組織の未来をつくるコラム

プロフェッショナルの条件

ドラッカーの「プロフェッショナルの条件」を読み直してみました。AIの進化を背景に、既存の職業の多くが淘汰されると見込まれています。社会保険労務士の手続き業務なども例外ではなく、現実的に労務のプロフェッショナルを必要としない時代に向かっているようです。この本の中でドラッカーは、従来の資本の概念である「ヒト・モノ・カネ」から「知識」が重要な位置をしめる知識社会の到来を予想していました。知識社会で求められるのは経験や理論などを使って「いかに成果」を生み出すかを考える力です。情報・経験・理論のすべてがそろってこそ本当に知識であると書かれています。知識をもって自分の立てた目標を達成することが、これからのプロフェッショナルの条件と言えそうです。


プロフェッショナルになるためには、普段から習慣化する5つの能力があります。一つは「貢献を考える」ですが、非常に大事な概念で自己の存在意義と行動を考えることです。次に「強みをいかす」は、ドラッカー理論の能力開発の基本であり多様な強みをもってイノベーションが可能になるという考え方です。3つ目は「時間をコントロールする」です。いま自分はどのように時間を使っているかを考え無駄な時間を整理し有意義の時間にまとめることです。「一番重要なことに集中する」が4つ目です。劣後順位を決め成果を上げることに集中し古くなった仕事を捨てることです。最後が「正しく意思決定を実行する」。問題を分類して5つのステップで実行することです。これらが理解できれば人生を充実させることが出来ると思います。



AIに発達のより知識社会で求められる情報は間単に手に入れられるようになりました。プロフェッショナルとなる条件として、経験・理論がより重要な要素となります。AIと聞くと、万能なイメージを持つテクノロジーを連想することが多いですが、AIにも出来ることと出来ないことがあります。そこを整理しないとプロフェッショナルを目指すにしても無駄なエネルギーを使ってしまうかもしれません。AIの登場により様々な分野で識別の能力が飛躍的に向上しています。「定められたルールに従って動くこと」「データ分析・予測」「画像・音声の解析」などAIが得意としている作業です。逆にAIの限界が見えた分野も分かってきています。「翻訳分野」「倫理分野」「イレギュラーな社会の変化」「ディープラーニングの計算コスト」などです。

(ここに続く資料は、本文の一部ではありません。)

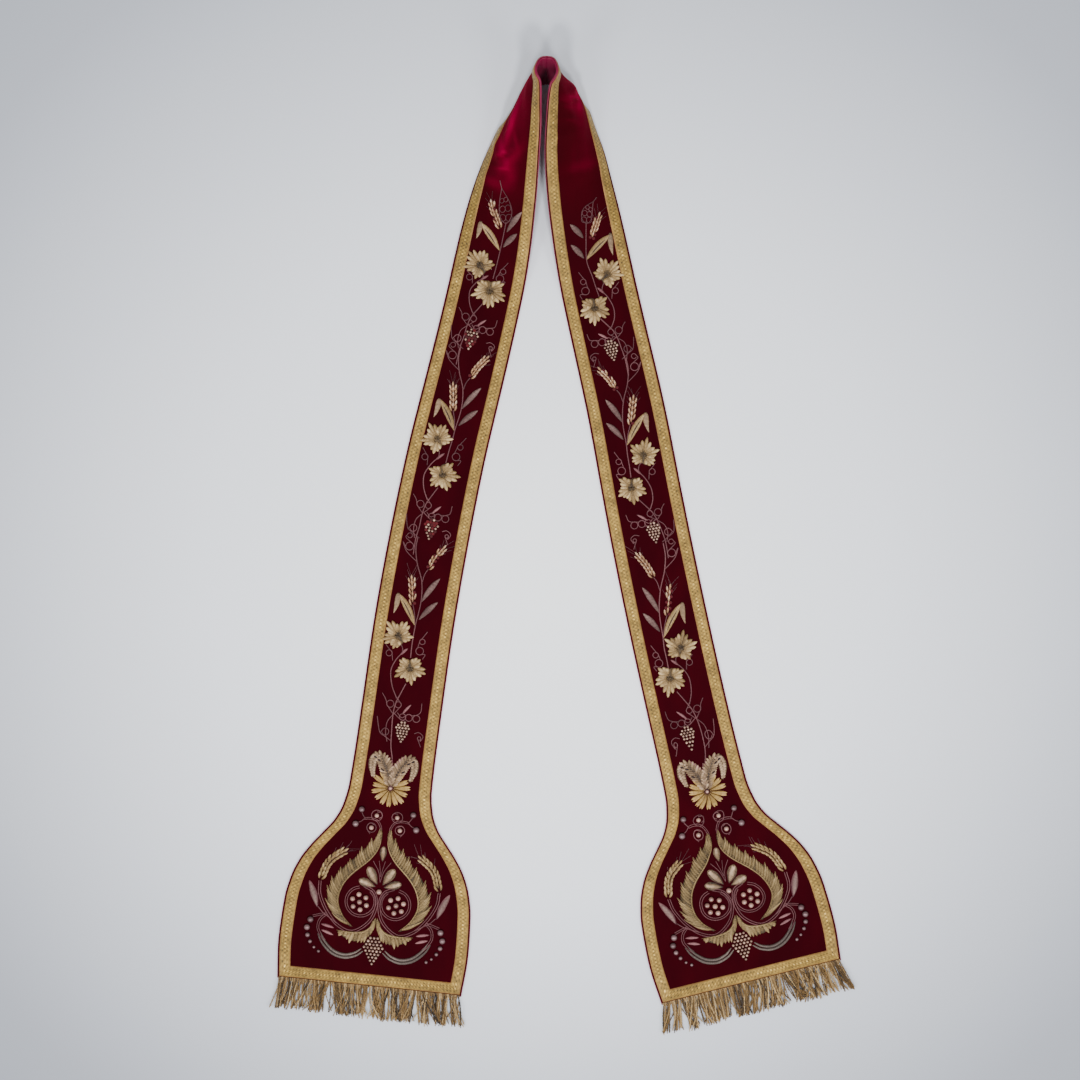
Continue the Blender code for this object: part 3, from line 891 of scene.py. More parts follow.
def bead_tree():
    """Sets a ball on every point, as large as the point's size, flattened towards the cloth."""
    tree, start, end = geometry_tree(
        "sewn beads",
        [
            ("Flatness", FLOAT, 1.0),
            ("Rings", "NodeSocketInt", BEAD_RINGS),
            ("Material", "NodeSocketMaterial", None),
        ],
    )
    points = add(tree, "GeometryNodeMeshToPoints", {"Mesh": start.outputs["Geometry"]})
    ball = add(tree, "GeometryNodeMeshIcoSphere", {"Radius": 1.0, "Subdivisions": start.outputs["Rings"]})
    size = named_float(tree, "size")
    flat = times(tree, size, start.outputs["Flatness"])
    scale = add(tree, "ShaderNodeCombineXYZ", {0: size, 1: size, 2: flat})
    placed = add(tree, "GeometryNodeInstanceOnPoints", {"Points": points, "Instance": ball, "Scale": scale})
    end_tree(tree, placed, start, end)
    return tree


CORD_TREE = twisted_cord_tree()
BEAD_TREE = bead_tree()


def grown(name, mesh, tree, values):
    """The plain mesh that a geometry node tree grows from a mesh."""
    holder = bpy.data.objects.new(name + "_seed", mesh)
    bpy.context.scene.collection.objects.link(holder)
    modifier = holder.modifiers.new("grow", "NODES")
    modifier.node_group = tree
    for item in tree.interface.items_tree:
        if item.item_type == "SOCKET" and item.in_out == "INPUT" and item.name in values:
            modifier[item.identifier] = values[item.name]
    graph = bpy.context.evaluated_depsgraph_get()
    made = bpy.data.meshes.new_from_object(holder.evaluated_get(graph))
    bpy.data.objects.remove(holder, do_unlink=True)
    made.name = name
    return made


def seeds(name, points, edges, **marks):
    """A mesh of bare points and edges whose points carry numbers."""
    mesh = bpy.data.meshes.new(name)
    mesh.from_pydata([tuple(p) for p in points], edges, [])
    for label, values in marks.items():
        attribute = mesh.attributes.new(label, "FLOAT", "POINT")
        attribute.data.foreach_set("value", np.array(values, np.float32))
    return mesh


def cord_mesh(name, chains, material, pitch):
    """chains: world points, radius and tone of each cord."""
    points, edges, radii, tones = [], [], [], []
    for places, radius, tone in chains:
        first = len(points)
        points.extend(places)
        edges.extend((first + k, first + k + 1) for k in range(len(places) - 1))
        radii.extend(np.broadcast_to(radius, len(places)))
        tones.extend(np.broadcast_to(tone, len(places)))
    mesh = seeds(name + "_lines", points, edges, radius=radii, tone=tones)
    return grown(name, mesh, CORD_TREE, {"Twist pitch": pitch, "Sides": CORD_SIDES, "Material": material})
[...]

いわゆるVUCAの現代社会において、変化する状況にAIは対応できないようです。また、プライバシーの尊重や倫理観などの考えは持ち合わせていないようです。通常わたしたち人間が行っているような人間的感情・経験による判断も難しいようです。第4次産業改革といわれる現代社会では、労働集約型の低スキルと言われる分野と研究・開発などの高スキルの分野に労働者が集約されると予測されています。仕事自体が消滅するかもしれないといわれているのが、事務職や社会保険労務士を含む士業などの中スキル分野です。いあらゆる業種で「プロフェッショナルの条件」を、再構築する必要があると考えています。その上で「成果」はどのように変わり、目指すべき方向性は何か?習得すべき能力は何か?何よりも自分は何者なのか?を考える時代ではないかと感じています。